Print the entire listing. Each line must match the original exactly.
=====
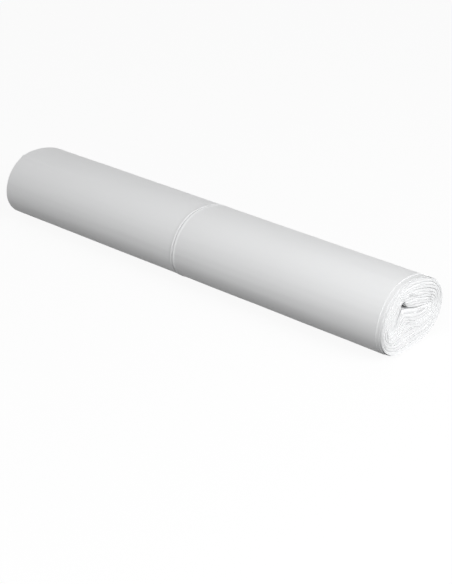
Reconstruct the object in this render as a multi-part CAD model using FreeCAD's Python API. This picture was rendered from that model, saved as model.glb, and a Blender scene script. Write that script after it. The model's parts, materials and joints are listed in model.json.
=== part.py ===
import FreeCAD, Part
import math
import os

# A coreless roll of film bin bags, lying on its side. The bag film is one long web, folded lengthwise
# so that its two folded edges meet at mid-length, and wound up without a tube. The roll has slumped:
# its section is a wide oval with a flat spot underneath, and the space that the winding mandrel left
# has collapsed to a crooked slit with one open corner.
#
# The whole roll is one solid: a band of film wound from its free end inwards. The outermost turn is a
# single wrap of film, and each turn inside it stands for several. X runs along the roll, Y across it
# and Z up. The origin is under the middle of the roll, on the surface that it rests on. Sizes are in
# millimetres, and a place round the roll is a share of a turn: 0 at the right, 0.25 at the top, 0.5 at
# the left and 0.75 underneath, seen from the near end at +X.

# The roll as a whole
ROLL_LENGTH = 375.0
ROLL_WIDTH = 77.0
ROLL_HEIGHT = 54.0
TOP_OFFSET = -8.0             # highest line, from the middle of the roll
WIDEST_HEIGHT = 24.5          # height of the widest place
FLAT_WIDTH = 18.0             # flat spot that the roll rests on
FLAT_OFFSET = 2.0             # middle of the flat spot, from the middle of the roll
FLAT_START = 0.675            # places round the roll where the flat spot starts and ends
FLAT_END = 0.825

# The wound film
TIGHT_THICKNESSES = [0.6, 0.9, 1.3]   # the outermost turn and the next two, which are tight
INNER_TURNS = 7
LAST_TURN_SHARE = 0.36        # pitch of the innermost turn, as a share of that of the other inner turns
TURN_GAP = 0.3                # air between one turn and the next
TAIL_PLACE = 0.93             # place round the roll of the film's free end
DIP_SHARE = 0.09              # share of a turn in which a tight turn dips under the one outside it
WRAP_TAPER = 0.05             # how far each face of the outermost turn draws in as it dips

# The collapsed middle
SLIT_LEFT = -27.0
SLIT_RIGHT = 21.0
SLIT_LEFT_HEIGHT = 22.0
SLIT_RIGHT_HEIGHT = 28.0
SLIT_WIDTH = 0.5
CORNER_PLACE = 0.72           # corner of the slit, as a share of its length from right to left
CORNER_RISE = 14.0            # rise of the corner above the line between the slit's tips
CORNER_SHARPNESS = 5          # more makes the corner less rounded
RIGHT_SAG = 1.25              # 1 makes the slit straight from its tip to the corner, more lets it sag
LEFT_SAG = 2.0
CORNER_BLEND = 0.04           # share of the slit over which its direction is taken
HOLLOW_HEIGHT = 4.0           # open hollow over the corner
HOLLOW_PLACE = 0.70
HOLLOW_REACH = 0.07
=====
Correct response -
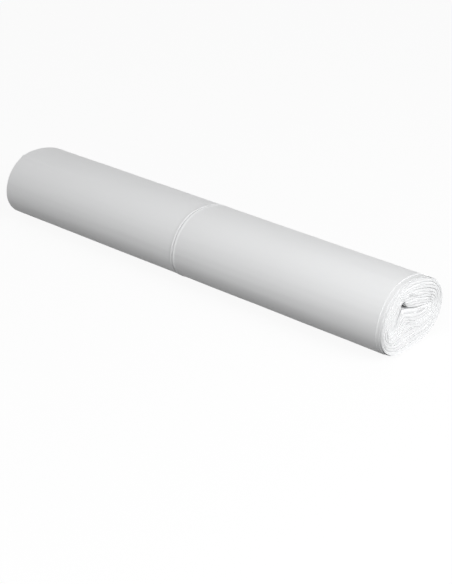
Reconstruct the object in this render as a multi-part CAD model using FreeCAD's Python API. This picture was rendered from that model, saved as model.glb, and a Blender scene script. Write that script after it. The model's parts, materials and joints are listed in model.json.
=== part.py ===
import FreeCAD, Part
import math
import os

# A coreless roll of film bin bags, lying on its side. The bag film is one long web, folded lengthwise
# so that its two folded edges meet at mid-length, and wound up without a tube. The roll has slumped:
# its section is a wide oval with a flat spot underneath, and the space that the winding mandrel left
# has collapsed to a crooked slit with one open corner.
#
# The whole roll is one solid: a band of film wound from its free end inwards. The outermost turn is a
# single wrap of film, and each turn inside it stands for several. X runs along the roll, Y across it
# and Z up. The origin is under the middle of the roll, on the surface that it rests on. Sizes are in
# millimetres, and a place round the roll is a share of a turn: 0 at the right, 0.25 at the top, 0.5 at
# the left and 0.75 underneath, seen from the near end at +X.

# The roll as a whole
ROLL_LENGTH = 375.0
ROLL_WIDTH = 77.0
ROLL_HEIGHT = 54.0
TOP_OFFSET = -8.0             # highest line, from the middle of the roll
WIDEST_HEIGHT = 24.5          # height of the widest place
FLAT_WIDTH = 18.0             # flat spot that the roll rests on
FLAT_OFFSET = 2.0             # middle of the flat spot, from the middle of the roll
FLAT_START = 0.675            # places round the roll where the flat spot starts and ends
FLAT_END = 0.825

# The wound film
TIGHT_THICKNESSES = [0.6, 0.9, 1.3]   # the outermost turn and the next two, which are tight
INNER_TURNS = 7
LAST_TURN_SHARE = 0.36        # pitch of the innermost turn, as a share of that of the other inner turns
TURN_GAP = 0.3                # air between one turn and the next
TAIL_PLACE = 0.93             # place round the roll of the film's free end
DIP_SHARE = 0.09              # share of a turn in which a tight turn dips under the one outside it
WRAP_TAPER = 0.05             # how far each face of the outermost turn draws in as it dips

# The collapsed middle
SLIT_LEFT = -27.0
SLIT_RIGHT = 21.0
SLIT_LEFT_HEIGHT = 22.0
SLIT_RIGHT_HEIGHT = 28.0
SLIT_WIDTH = 0.5
CORNER_PLACE = 0.72           # corner of the slit, as a share of its length from right to left
CORNER_RISE = 14.0            # rise of the corner above the line between the slit's tips
CORNER_SHARPNESS = 5          # more makes the corner less rounded
RIGHT_SAG = 1.25              # 1 makes the slit straight from its tip to the corner, more lets it sag
LEFT_SAG = 2.0
CORNER_BLEND = 0.04           # share of the slit over which its direction is taken
HOLLOW_HEIGHT = 4.0           # open hollow over the corner
HOLLOW_PLACE = 0.70
HOLLOW_REACH = 0.07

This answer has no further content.